TASK REQUIREMENTS: Report how many lines in the records below contain the word "three". Give only the number.

RAW RECORDS:
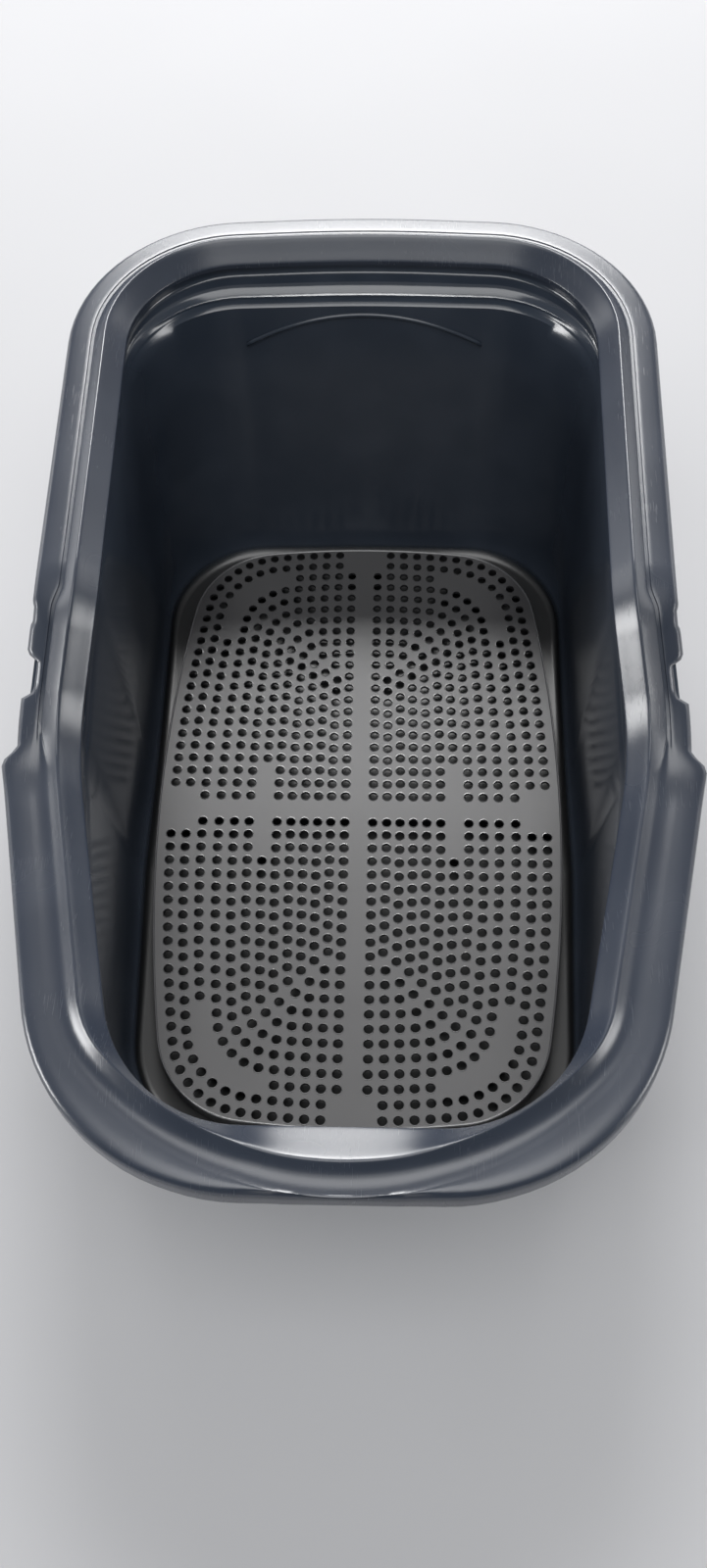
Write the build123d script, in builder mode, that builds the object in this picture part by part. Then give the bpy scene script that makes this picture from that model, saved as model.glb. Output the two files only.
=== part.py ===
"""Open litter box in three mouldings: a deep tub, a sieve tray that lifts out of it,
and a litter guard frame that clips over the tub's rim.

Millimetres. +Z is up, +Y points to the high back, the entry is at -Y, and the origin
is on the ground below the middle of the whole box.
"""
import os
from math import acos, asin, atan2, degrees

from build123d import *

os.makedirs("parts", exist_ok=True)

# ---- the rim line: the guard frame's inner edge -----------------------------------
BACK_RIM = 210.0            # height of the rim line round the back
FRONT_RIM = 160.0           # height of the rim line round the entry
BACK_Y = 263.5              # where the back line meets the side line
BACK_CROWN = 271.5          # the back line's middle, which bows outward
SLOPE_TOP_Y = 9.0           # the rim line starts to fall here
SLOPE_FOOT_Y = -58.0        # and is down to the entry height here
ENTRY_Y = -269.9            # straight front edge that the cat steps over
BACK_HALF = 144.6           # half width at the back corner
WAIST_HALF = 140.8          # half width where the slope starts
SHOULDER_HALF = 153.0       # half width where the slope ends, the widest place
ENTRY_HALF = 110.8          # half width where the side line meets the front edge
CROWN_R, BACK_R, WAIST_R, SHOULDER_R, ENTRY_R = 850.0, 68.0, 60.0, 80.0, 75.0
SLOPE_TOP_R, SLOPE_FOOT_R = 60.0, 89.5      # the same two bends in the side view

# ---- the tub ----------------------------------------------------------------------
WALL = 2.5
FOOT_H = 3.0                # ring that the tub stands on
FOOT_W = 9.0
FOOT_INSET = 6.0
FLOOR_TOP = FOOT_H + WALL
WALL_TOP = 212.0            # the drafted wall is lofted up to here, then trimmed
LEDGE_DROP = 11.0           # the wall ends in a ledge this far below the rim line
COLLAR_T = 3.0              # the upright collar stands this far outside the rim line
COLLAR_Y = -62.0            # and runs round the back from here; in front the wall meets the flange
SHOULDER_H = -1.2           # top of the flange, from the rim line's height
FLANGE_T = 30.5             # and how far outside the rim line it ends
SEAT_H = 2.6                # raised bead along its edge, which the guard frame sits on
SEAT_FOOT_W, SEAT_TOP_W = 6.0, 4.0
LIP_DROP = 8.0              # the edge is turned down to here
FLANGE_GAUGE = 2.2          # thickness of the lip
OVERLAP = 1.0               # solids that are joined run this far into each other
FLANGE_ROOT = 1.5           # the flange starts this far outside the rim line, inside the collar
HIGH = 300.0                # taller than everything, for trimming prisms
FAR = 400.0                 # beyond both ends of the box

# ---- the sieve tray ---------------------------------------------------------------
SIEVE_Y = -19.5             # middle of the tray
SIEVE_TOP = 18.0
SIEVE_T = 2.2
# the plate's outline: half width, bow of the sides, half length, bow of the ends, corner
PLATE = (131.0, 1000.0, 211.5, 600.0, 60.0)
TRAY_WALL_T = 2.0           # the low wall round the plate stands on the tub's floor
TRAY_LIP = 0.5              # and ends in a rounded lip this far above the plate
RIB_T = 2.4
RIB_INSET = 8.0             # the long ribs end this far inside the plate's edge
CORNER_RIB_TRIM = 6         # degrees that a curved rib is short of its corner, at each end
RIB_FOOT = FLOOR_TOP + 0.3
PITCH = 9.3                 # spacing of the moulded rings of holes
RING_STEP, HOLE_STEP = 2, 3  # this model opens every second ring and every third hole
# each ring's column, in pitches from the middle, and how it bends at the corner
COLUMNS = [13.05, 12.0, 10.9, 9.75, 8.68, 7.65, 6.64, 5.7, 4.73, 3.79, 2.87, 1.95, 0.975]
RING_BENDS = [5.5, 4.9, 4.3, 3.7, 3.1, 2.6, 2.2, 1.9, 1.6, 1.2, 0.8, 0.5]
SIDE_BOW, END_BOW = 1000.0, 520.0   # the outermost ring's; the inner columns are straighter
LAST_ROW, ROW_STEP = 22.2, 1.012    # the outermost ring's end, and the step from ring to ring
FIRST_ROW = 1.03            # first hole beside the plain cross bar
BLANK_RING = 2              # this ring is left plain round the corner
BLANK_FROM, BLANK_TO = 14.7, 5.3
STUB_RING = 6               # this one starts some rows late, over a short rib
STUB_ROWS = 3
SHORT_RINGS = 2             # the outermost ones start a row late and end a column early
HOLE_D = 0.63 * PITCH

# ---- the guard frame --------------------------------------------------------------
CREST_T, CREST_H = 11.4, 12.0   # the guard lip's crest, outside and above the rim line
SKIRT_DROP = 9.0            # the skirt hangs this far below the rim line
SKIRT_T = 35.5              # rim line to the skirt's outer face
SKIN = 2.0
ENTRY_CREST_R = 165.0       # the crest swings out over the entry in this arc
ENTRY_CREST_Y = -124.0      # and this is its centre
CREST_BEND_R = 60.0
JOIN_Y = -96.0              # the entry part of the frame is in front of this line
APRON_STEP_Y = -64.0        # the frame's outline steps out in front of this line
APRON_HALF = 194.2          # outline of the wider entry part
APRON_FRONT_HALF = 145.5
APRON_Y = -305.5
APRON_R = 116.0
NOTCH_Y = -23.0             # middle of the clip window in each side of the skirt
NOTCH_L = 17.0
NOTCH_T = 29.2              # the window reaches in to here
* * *
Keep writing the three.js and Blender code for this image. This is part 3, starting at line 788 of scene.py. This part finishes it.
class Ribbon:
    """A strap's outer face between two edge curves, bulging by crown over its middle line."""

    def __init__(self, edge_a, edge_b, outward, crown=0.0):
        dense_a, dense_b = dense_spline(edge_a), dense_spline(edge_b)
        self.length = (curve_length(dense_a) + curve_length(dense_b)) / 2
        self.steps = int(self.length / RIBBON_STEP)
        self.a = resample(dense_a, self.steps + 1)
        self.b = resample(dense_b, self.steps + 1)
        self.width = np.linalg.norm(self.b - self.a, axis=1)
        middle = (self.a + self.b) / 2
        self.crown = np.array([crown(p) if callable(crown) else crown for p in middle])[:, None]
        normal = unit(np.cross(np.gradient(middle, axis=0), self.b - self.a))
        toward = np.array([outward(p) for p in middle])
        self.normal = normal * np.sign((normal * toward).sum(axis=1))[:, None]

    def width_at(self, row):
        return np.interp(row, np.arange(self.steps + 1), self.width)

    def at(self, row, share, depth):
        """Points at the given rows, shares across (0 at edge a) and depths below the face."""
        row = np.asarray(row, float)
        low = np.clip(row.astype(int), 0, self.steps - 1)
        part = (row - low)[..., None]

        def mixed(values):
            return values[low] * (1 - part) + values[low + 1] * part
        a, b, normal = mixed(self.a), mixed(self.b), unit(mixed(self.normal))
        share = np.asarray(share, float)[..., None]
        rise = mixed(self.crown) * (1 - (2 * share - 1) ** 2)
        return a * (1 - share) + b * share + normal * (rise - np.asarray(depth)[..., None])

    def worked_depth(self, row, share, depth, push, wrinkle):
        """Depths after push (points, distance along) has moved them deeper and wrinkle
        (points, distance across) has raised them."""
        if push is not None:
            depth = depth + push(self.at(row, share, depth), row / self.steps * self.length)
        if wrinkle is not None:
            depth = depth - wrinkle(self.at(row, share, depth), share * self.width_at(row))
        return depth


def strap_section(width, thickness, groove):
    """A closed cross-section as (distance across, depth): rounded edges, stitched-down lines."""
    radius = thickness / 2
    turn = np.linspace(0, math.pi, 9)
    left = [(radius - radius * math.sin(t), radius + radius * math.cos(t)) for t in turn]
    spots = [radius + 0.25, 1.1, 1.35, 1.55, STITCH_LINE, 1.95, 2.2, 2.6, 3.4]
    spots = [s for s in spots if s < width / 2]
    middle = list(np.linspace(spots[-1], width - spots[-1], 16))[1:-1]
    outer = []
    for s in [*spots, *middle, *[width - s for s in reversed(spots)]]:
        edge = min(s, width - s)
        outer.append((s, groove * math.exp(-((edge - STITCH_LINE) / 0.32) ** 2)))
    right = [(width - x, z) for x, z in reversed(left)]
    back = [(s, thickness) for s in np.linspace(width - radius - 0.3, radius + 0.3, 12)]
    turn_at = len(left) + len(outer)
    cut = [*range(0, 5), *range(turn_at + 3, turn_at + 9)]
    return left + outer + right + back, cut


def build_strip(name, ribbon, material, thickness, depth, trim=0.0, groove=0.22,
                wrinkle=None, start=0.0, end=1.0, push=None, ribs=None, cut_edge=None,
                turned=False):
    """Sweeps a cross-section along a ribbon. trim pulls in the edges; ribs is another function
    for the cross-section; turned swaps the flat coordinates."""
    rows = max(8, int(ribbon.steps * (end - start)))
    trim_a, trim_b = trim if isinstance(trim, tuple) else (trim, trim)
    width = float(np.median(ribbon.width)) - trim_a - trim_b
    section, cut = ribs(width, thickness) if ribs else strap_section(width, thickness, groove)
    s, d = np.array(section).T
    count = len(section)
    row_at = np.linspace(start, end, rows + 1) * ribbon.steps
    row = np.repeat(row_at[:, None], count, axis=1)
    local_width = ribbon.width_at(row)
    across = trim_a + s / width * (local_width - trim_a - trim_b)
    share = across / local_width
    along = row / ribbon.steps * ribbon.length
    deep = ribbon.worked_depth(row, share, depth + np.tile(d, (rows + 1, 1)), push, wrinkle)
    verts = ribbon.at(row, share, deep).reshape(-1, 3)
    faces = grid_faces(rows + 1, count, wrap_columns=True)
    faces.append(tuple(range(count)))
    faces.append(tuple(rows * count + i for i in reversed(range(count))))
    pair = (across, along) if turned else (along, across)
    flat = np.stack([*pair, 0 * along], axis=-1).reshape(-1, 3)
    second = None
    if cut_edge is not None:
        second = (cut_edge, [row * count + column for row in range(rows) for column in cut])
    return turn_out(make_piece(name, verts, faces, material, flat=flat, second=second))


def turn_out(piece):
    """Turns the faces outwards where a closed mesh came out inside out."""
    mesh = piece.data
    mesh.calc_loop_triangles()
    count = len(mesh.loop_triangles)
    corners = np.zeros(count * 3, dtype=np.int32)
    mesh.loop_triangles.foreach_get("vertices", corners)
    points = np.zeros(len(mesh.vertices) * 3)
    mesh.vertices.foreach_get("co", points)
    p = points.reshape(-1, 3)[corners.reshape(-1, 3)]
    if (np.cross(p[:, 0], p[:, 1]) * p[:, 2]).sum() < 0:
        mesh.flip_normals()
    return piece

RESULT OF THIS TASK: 2